EXERCISE AIM
Reproduce exactly the lines from the one containing "base_shell();" through the one containing "obj.matrix_parent_inverse = Matrix.Identity(4)", both included, and nothing else.

PROVIDED DATA
▼

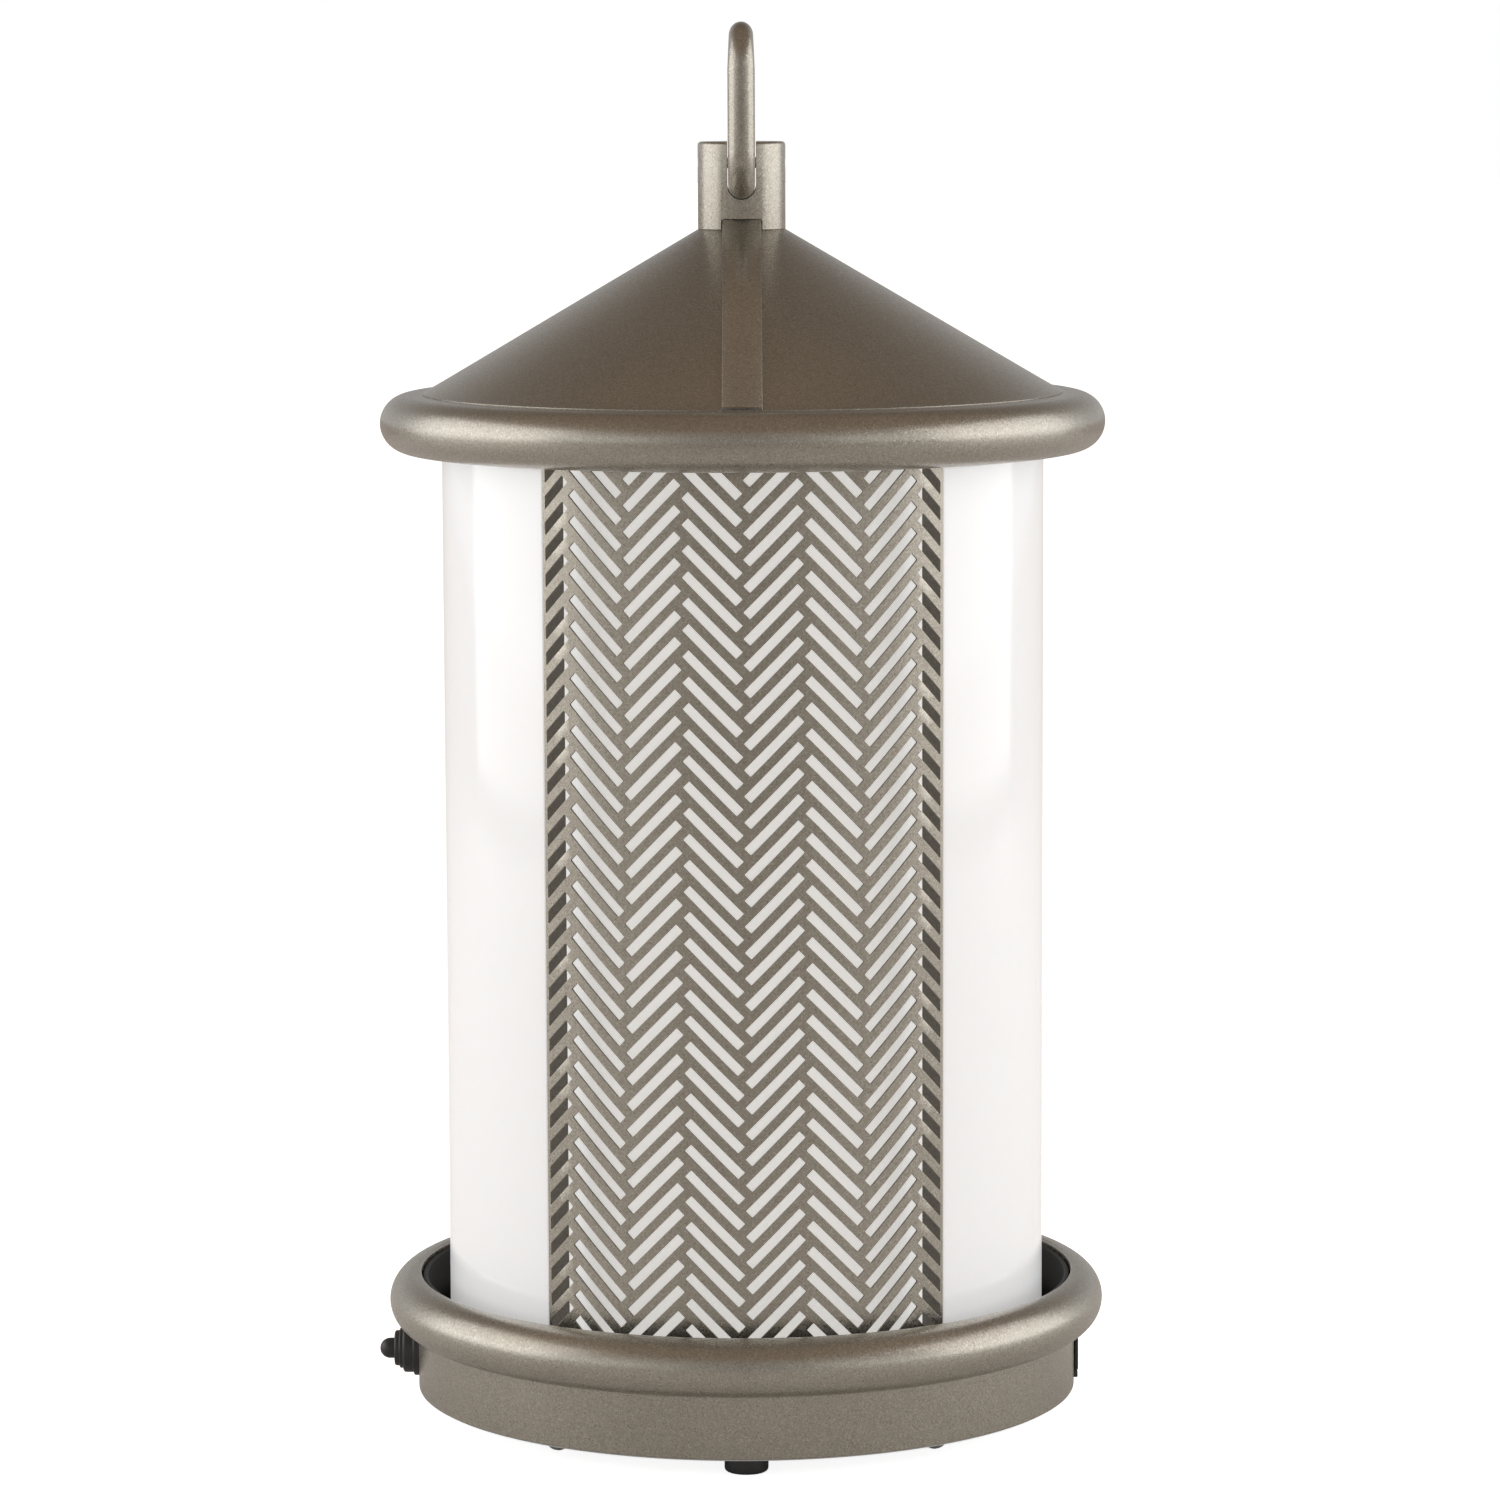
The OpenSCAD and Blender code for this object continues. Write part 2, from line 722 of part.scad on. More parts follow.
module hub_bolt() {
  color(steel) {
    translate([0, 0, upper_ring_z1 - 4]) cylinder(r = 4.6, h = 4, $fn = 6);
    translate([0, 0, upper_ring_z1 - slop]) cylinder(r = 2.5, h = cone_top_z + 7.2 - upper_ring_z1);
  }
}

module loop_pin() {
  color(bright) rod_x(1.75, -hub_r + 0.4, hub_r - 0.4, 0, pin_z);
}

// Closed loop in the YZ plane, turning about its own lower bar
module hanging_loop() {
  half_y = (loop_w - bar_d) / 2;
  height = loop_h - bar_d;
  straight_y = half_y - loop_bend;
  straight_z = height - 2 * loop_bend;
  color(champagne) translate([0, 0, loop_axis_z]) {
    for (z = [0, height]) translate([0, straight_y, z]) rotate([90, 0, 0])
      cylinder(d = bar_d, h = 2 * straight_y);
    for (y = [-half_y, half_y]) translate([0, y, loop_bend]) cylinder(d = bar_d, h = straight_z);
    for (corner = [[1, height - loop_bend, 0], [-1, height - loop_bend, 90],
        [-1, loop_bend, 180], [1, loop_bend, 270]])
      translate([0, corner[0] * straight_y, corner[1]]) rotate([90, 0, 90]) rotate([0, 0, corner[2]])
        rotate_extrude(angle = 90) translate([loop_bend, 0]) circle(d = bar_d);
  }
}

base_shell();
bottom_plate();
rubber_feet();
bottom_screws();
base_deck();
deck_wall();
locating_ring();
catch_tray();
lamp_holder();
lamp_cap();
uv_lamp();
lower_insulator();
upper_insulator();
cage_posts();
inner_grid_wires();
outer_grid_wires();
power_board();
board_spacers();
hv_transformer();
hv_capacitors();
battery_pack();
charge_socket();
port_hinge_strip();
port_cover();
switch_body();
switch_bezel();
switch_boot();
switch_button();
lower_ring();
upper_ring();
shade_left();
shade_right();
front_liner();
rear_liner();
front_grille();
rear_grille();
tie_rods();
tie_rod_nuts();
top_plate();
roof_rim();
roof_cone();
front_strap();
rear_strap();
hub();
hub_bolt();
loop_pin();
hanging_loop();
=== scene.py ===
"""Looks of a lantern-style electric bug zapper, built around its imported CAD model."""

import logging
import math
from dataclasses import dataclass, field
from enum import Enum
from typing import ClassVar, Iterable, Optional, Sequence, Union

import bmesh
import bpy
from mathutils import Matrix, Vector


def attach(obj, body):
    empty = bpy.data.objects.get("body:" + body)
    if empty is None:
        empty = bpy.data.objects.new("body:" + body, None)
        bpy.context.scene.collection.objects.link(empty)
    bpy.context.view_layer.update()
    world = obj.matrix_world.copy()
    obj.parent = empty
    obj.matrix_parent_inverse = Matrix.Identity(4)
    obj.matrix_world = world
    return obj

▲

THE COMPLETED TASK
base_shell();
bottom_plate();
rubber_feet();
bottom_screws();
base_deck();
deck_wall();
locating_ring();
catch_tray();
lamp_holder();
lamp_cap();
uv_lamp();
lower_insulator();
upper_insulator();
cage_posts();
inner_grid_wires();
outer_grid_wires();
power_board();
board_spacers();
hv_transformer();
hv_capacitors();
battery_pack();
charge_socket();
port_hinge_strip();
port_cover();
switch_body();
switch_bezel();
switch_boot();
switch_button();
lower_ring();
upper_ring();
shade_left();
shade_right();
front_liner();
rear_liner();
front_grille();
rear_grille();
tie_rods();
tie_rod_nuts();
top_plate();
roof_rim();
roof_cone();
front_strap();
rear_strap();
hub();
hub_bolt();
loop_pin();
hanging_loop();
=== scene.py ===
"""Looks of a lantern-style electric bug zapper, built around its imported CAD model."""

import logging
import math
from dataclasses import dataclass, field
from enum import Enum
from typing import ClassVar, Iterable, Optional, Sequence, Union

import bmesh
import bpy
from mathutils import Matrix, Vector


def attach(obj, body):
    empty = bpy.data.objects.get("body:" + body)
    if empty is None:
        empty = bpy.data.objects.new("body:" + body, None)
        bpy.context.scene.collection.objects.link(empty)
    bpy.context.view_layer.update()
    world = obj.matrix_world.copy()
    obj.parent = empty
    obj.matrix_parent_inverse = Matrix.Identity(4)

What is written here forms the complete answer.